We loved my dad's stories of India. He played hokey, ran cross-country and boxed for the regiment. He told us one day that he came face to face with a leopard when he was out running and the leopard just padded off back into the bush. The 'boys' who were 'put on a charge' used to be given the strap; he told us on one of his first nights in the barracks one of the boys was being punished and crying 'me mother I want me mother' to which the 'enforcer' replied "It's no used crying for your mother she's four thousand miles away" and there was my fifteen year-old dad sobbing into his pillow. My dad was already in the boxing team when he was first 'put on a charge'. Lofty Shotbolt (I think that was his name) was the heavyweight champion and found out about this; he told the 'enforcer' "Touch Boy Greening and you are in trouble". When my dad went for his punishment in the room at the end of the barrack he was told to scram while the enforcer hit the table with his strap "I never shouted so loud" my dad told us.

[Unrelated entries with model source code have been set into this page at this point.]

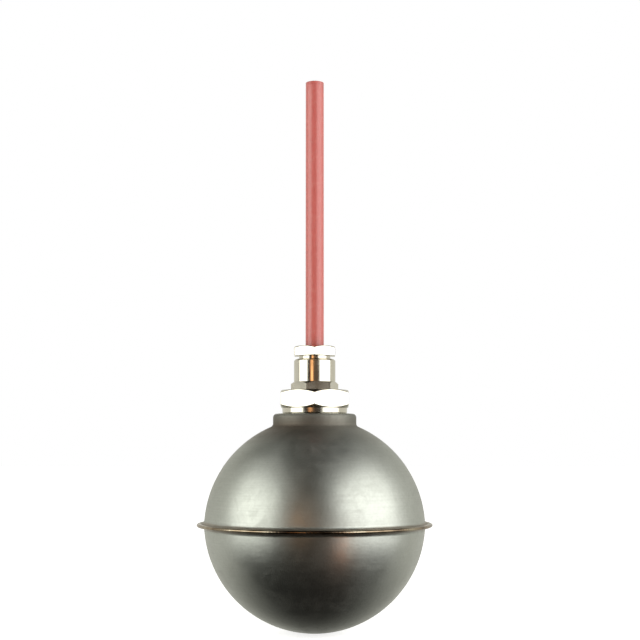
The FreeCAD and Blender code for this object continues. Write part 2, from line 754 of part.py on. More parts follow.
pieces = {
    "upper_shell": upper_shell(),
    "lower_shell": lower_shell(),
    "rim_weld": rim_weld(),
    "boss_bush": boss_bush(),
    "hex_adaptor": hex_adaptor(),
    "collar_gasket": collar_gasket(),
    "gland_body": gland_body(),
    "pressure_screw": pressure_screw(),
    "upper_thrust_washer": upper_thrust_washer(),
    "seal_ring": seal_ring(),
    "lower_thrust_washer": lower_thrust_washer(),
    "cable": cable(),
    "core_common": core(330, x_terminal, "core_common"),
    "core_open": core(90, 0, "core_open"),
    "core_closed": core(210, -x_terminal, "core_closed"),
    "cartridge_tube": cartridge_tube(),
    "cartridge_cap": cartridge_cap(),
    "rolling_ball": rolling_ball(),
    "switch_carrier": switch_carrier(),
    "switch_base": switch_base(),
    "switch_cover": switch_cover(),
    "terminal_common": terminal_common(),
    "terminal_open": terminal_open(),
    "terminal_closed": terminal_closed(),
    "fixed_contacts": fixed_contacts(),
    "contact_blade": contact_blade(),
    "moving_contact": moving_contact(),
    "switch_plunger": switch_plunger(),
    "switch_lever": switch_lever(),
    "lever_pin": lever_pin(),
    "switch_screws": switch_screws(),
}

os.makedirs("parts", exist_ok=True)
for name, shape in pieces.items():
    shape.exportStep(f"parts/{name}.step")
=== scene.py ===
import math
import random

import bmesh
import bpy
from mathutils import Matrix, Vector


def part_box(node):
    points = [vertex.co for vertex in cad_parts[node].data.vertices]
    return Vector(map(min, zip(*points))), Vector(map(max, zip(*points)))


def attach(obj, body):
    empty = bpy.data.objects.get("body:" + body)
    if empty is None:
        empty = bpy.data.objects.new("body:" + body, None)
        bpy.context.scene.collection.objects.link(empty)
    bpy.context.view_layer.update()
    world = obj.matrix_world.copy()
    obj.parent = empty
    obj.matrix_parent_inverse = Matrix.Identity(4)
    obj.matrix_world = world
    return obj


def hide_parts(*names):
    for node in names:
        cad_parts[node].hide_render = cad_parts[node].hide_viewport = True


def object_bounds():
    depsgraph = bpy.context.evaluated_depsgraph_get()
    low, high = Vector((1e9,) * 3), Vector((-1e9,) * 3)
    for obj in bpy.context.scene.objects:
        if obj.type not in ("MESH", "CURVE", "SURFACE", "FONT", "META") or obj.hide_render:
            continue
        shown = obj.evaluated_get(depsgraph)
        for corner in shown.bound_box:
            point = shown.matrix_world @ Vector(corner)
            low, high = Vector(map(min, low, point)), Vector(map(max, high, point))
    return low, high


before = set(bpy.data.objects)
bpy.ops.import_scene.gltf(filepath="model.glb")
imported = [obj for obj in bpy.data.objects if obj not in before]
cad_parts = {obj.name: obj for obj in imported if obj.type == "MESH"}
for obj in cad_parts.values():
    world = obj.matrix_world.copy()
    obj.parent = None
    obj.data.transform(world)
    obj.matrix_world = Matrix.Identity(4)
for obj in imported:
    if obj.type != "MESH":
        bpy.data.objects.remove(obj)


# ---- Float: two pressed dishes ---------------------------------------------------------------
# Two stainless dishes, pressed from 0.8 mm sheet and brushed on the lathe, so that fine rings
# run round the upright axis. Their flanges are welded together at the widest place, and the
# upper dish has a raised boss for the gland.

MM = 0.001
cad_box = [list(corner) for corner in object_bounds()]
SEAM_Z = sum(corner.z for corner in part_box("rim_weld")) / 2
BALL_RADIUS = 49.0 * MM
BRUSH_PITCH = 0.6 * MM          # real brush lines are 0.1 to 0.2 mm apart, too fine to show
BRUSH_LENGTH = 22 * MM
CLOUD_SIZE = 26 * MM            # soft patches left by pressing and handling
SMUDGE_SIZE = 8 * MM            # greasy finger marks
GRIT_SIZE = 1.1 * MM            # orange peel of drawn sheet, too fine to show at its real size
TINT_START = 0.9 * MM           # the weld's heat has coloured the sheet fully up to here
TINT_WIDTH = 1.9 * MM           # and not at all from here
BOSS_FOOT_Z = -35.0 * MM        # above this the sheet is left dull from deep drawing
DULL_FADE = 3.5 * MM            # height below it over which the dullness fades out
BOSS_TOP_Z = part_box("upper_shell")[1].z
RUBBED_WIDTH = 0.5 * MM         # of the boss's top edge, rubbed bright when it was faced
BROWN_RING_Z = -37.0 * MM            # middle of the darker brown ring round the boss's foot
BROWN_RING_WIDTH = 9.0 * MM          # from its middle to where it ends
BROWN_RING_FAINT_X = 14 * MM         # the ring is fainter from here towards +X
BROWN_RING_FULL_X = -8 * MM          # and full from here towards -X


def linear(code):
    """A colour given as sRGB hex, as the linear colour that a shader takes."""
    channels = [int(code[i:i + 2], 16) / 255 for i in (1, 3, 5)]
    return [c / 12.92 if c <= 0.04045 else ((c + 0.055) / 1.055) ** 2.4 for c in channels] + [1]


def add(tree, kind, inputs=(), **settings):
    """Adds one node. Settings are its own properties; inputs are values, or sockets to link."""
    made = tree.nodes.new("ShaderNode" + kind)
    for name, value in settings.items():
        setattr(made, name, value)
    for name, value in dict(inputs).items():
        if isinstance(value, bpy.types.NodeSocket):
            tree.links.new(value, made.inputs[name])
        else:
            made.inputs[name].default_value = value
    return made


def surface(name, **values):
    """A new material with its shader's plain values set. Returns material, tree and shader."""
    made = bpy.data.materials.new(name)
    made.use_nodes = True
    shader = made.node_tree.nodes["Principled BSDF"]
    for socket, value in values.items():
        shader.inputs[socket.replace("_", " ")].default_value = value
    return made, made.node_tree, shader


def dress(material, *nodes):
    """Gives carried-over pieces their material."""
    for name in nodes:
        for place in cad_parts[name].material_slots:
            place.material = material


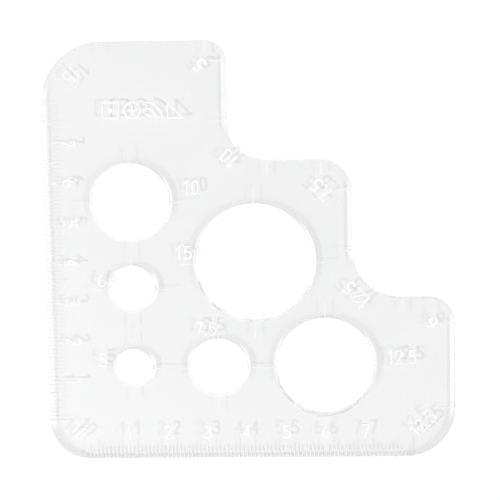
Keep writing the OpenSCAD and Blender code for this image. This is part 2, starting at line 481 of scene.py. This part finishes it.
def make_floor():
    material, tree, shader = new_material("floor")
    cloud = noise(tree, millimetres(tree), FLOOR_CLOUD_SIZE, 2.0)
    low = FLOOR_ALBEDO - FLOOR_CLOUD
    high = FLOOR_ALBEDO + FLOOR_CLOUD
    colour = tint(tree, cloud, (low, low, low), (high, high, high))
    tree.links.new(colour, shader.inputs["Base Color"])
    shader.inputs["Roughness"].default_value = 0.9
    shader.inputs["Specular IOR Level"].default_value = 0.0
    from_above(tree, shader)
    bm = bmesh.new()
    bmesh.ops.create_grid(bm, x_segments=8, y_segments=8, size=FLOOR_SIZE / 2)
    bmesh.ops.translate(bm, verts=bm.verts, vec=(0, 0, UNDERSIDE - AIR_GAP))
    mesh = bpy.data.meshes.new("floor")
    bm.to_mesh(mesh)
    bm.free()
    mesh.materials.append(material)
    floor = bpy.data.objects.new("floor", mesh)
    scene.collection.objects.link(floor)


def make_lamp(name, direction, size, share):
    """A round lamp that gives the open floor this share of white."""
    lamp = bpy.data.lights.new(name, "AREA")
    lamp.shape = "DISK"
    lamp.size = size
    lamp.energy = share * (math.pi * LAMP_DISTANCE) ** 2 / (FLOOR_ALBEDO * direction.z)
    holder = bpy.data.objects.new(name, lamp)
    scene.collection.objects.link(holder)
    holder.location = CENTRE + direction * LAMP_DISTANCE
    holder.rotation_mode = "QUATERNION"
    holder.rotation_quaternion = direction.to_track_quat("Z", "Y")
    holder.visible_glossy = False
    holder.visible_transmission = False
    return lamp


def make_lamps():
    for name, side, share in (("left", -1, LEFT_SHARE), ("right", 1, RIGHT_SHARE)):
        level = Vector((side * LAMP_SIDE, LAMP_FRONT, 0)) * math.sin(LAMP_TILT)
        direction = (level + Vector((0, 0, math.cos(LAMP_TILT)))).normalized()
        make_lamp(name, direction, LAMP_SIZE, share)
    overhead = make_lamp("overhead", Vector((0, 0, 1)), OVERHEAD_SIZE, OVERHEAD_SHARE)
    overhead.use_shadow = False


# What the acrylic mirrors: a light tent, whose ceiling behind the camera is darker
TENT = 0.95
# The tent is open at the foot, and darker there, up to this sine of the height
OPEN_FOOT = 0.35
FOOT_LEVEL = 0.3
CEILING = Vector((0.16, 0.08, 1.0)).normalized()
CEILING_LEVEL = 0.1
CEILING_EDGE = (math.cos(math.radians(28)), math.cos(math.radians(12)))


def make_world():
    world = bpy.data.worlds.new("light_tent")
    scene.world = world
    world.use_nodes = True
    tree = world.node_tree
    background = tree.nodes["Background"]
    direction = add(tree, "ShaderNodeTexCoord").outputs["Generated"]
    to_ceiling = add(tree, "ShaderNodeVectorMath", operation="DOT_PRODUCT")
    tree.links.new(direction, to_ceiling.inputs[0])
    to_ceiling.inputs[1].default_value = CEILING
    ceiling = ramp(tree, to_ceiling.outputs["Value"], *CEILING_EDGE, TENT, CEILING_LEVEL)
    split = add(tree, "ShaderNodeSeparateXYZ")
    tree.links.new(direction, split.inputs[0])
    foot = ramp(tree, split.outputs["Z"], 0.0, OPEN_FOOT, FOOT_LEVEL, 1.0)
    seen = math_node(tree, "MULTIPLY", ceiling, foot)
    path = add(tree, "ShaderNodeLightPath")
    looks = path.outputs["Is Camera Ray"]
    for ray in ("Is Glossy Ray", "Is Transmission Ray"):
        looks = math_node(tree, "MAXIMUM", looks, path.outputs[ray])
    level = add(tree, "ShaderNodeMix", data_type="FLOAT")
    tree.links.new(looks, level.inputs[0])
    level.inputs[2].default_value = DOME_SHARE / FLOOR_ALBEDO
    tree.links.new(seen, level.inputs[3])
    background.inputs["Color"].default_value = (1, 1, 1, 1)
    tree.links.new(level.outputs[0], background.inputs["Strength"])


CAMERA_AT = Vector((16.7, 38.9, 376.8)) * MM
CAMERA_AIM = Vector((0.26, 0.34, 5.0)) * MM
CAMERA_ROLL = math.radians(-0.96)
CAMERA_LENS = 107.8
CAMERA_SENSOR = 36.0


def make_camera():
    data = bpy.data.cameras.new("camera")
    data.lens = CAMERA_LENS
    data.sensor_width = CAMERA_SENSOR
    data.clip_start = 0.01
    camera = bpy.data.objects.new("camera", data)
    scene.collection.objects.link(camera)
    back = (CAMERA_AT - CAMERA_AIM).normalized()
    right = Vector((0, 1, 0)).cross(back).normalized()
    up = back.cross(right)
    axes = Matrix((right, up, back)).transposed()
    camera.matrix_world = Matrix.Translation(CAMERA_AT) @ (
        axes @ Matrix.Rotation(CAMERA_ROLL, 3, "Z")
    ).to_4x4()
    scene.camera = camera


def set_light_paths():
    """Clear acrylic over a lit floor: no ray is blurred or clamped on its way."""
    scene.view_settings.view_transform = "Standard"
    scene.cycles.blur_glossy = 0.0
    scene.cycles.sample_clamp_indirect = 0.0
    scene.cycles.max_bounces = 64
    scene.cycles.transmission_bounces = 64
    scene.cycles.glossy_bounces = 64
    scene.cycles.diffuse_bounces = 8


make_sheet(
    [
        clear_acrylic(),
        cut_acrylic("cut_edge", ACRYLIC_IOR, EDGE_PASSES, EDGE_SIDEWAYS, RIGHT_FOOT_TOP),
        cut_acrylic("cut_left", ACRYLIC_IOR, LEFT_PASSES, EDGE_SIDEWAYS, LEFT_FOOT_TOP),
        cut_acrylic("small_bore", PALE_IOR, BORE_PASSES, BORE_SIDEWAYS, BORE_FOOT_TOP),
        cut_acrylic("large_bore", ACRYLIC_IOR, BORE_PASSES, BORE_SIDEWAYS, BORE_FOOT_TOP),
    ]
)
paint = white_paint()
for node in frame["nodes"]:
    if node != SHEET:
        make_paint(node, paint)
make_floor()
make_lamps()
make_world()
make_camera()
set_light_paths()
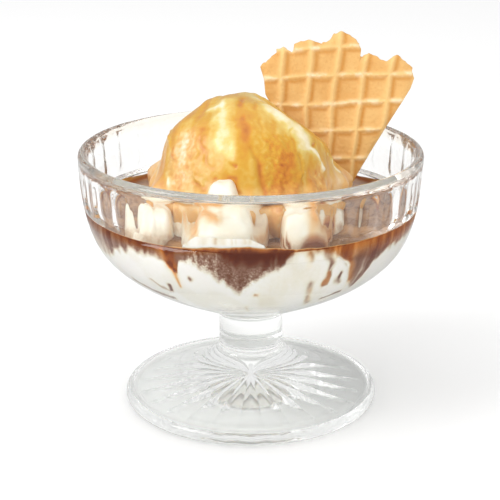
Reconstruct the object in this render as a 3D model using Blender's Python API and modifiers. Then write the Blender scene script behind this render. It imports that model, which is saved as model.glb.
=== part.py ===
"""An affogato in its footed dessert glass.

White ice cream melts in the bowl of a pressed glass, a scoop glazed with coffee
sits on it, coffee fills what is left up to a line below the rim, and a broken
piece of cone wafer stands behind the scoop.

Units are metres.  The origin is the centre of the foot's underside, +Z is up,
and the front of the dessert faces -Y.  Azimuths are in degrees from the front,
positive towards +X.
"""

import math

import bmesh
import bpy
from mathutils import Matrix, Vector
from mathutils.geometry import interpolate_bezier

GAP = 0.0003  # room left between two pieces that touch

# Bowl of the glass
RIM_HEIGHT = 0.0870
RIM_ROUND = 0.00155  # radius of the rounded lip
RIM_RADIUS = 0.0560
LIP_RADIUS = RIM_RADIUS - RIM_ROUND
BAND_FOOT = (0.05595, 0.0820)  # (radius, height) where the straight side begins
BELLY = (0.0482, 0.0533)
BELLY_ANGLE = 50.0  # slope of the wall at the belly
WALL = 0.0031
INNER_BOTTOM = 0.0362

# Stem and foot
STEM_RADIUS = 0.0106
STEM_TOP = 0.0310
STEM_BOTTOM = 0.0180
STEM_FLARE = 0.0006
FOOT_RADIUS = 0.0425
FOOT_EDGE = 0.0022  # radius of the rounded edge
REST_OUTER = 0.0405  # flat ring that the glass stands on
HOLLOW_RADIUS = 0.0370
HOLLOW_HEIGHT = 0.0035
RAYS = 20
RAY_DEPTH = 0.0003

# Band of short flutes with round ends, pressed into the outside of the bowl
FLUTES = 34
FLUTE_PHASE = 7.7
FLUTE_RADIUS = 0.0048
FLUTE_REACH = 0.0022
FLUTE_DEPTH = 0.0008
FLUTE_WALL = 0.0557  # radius of the bowl at the arches
FLUTE_ARCH = 0.0804  # height of the arch's centre
FLUTE_LENGTH = 0.0064  # of the straight stretch between the round ends
FLUTE_LEAN = 5.0

# Contents
COFFEE_LEVEL = 0.0675
ICE_FLOOR = 0.0640  # ice cream just under the coffee
ICE_CONTACT = 0.0665  # how high the ice cream touches the glass
ICE_REST = 0.0075  # width of the slope between the contact and the mounds

# Mounds of white ice cream: (x, y, height over the floor, half width, half depth)
MOUNDS = (
    (0.0000, 0.0000, 0.0095, 0.0340, 0.0340),
    (-0.0085, -0.0290, 0.0190, 0.0140, 0.0210),
    (0.0165, -0.0285, 0.0130, 0.0100, 0.0180),
    (-0.0285, -0.0200, 0.0130, 0.0110, 0.0135),
)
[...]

My dad died of a sudden heart attack and died in 1994 aged 77. Until then he was as fit as a 'butcher's dog' and we thought he'd live to 100, but we'll never know how the war affected the boys. He was in the RAOB as an older man and with a photo of him in India, my dad is on the left; on the back is a note 'some of the boys' - still makes me cry.

Peter Greening



Cpl. Harry William Mills 2nd Btn. Bedfordshire and Hertfordshire Regiment

My Dad, Harry Mills signed up in September 1932 and went off to India - I think with the 1st Battalion of the Beds and Herts - they then went on to Palestine. At the outbreak of WW2 Dad, I believe, transferred to the 2nd Battalion and went off to France and Belgium. He was then part of the BEF that were evacuated at Dunkirk. He then went off to North Africa and Egypt. From there to Italy, Sicily and Greece.

If anyone has any further information as to what the 1st Battalion did between 1932 and the outbreak of the Second World War, and the 2nd Battalion from 1939 to November 1945 I would be extremely grateful.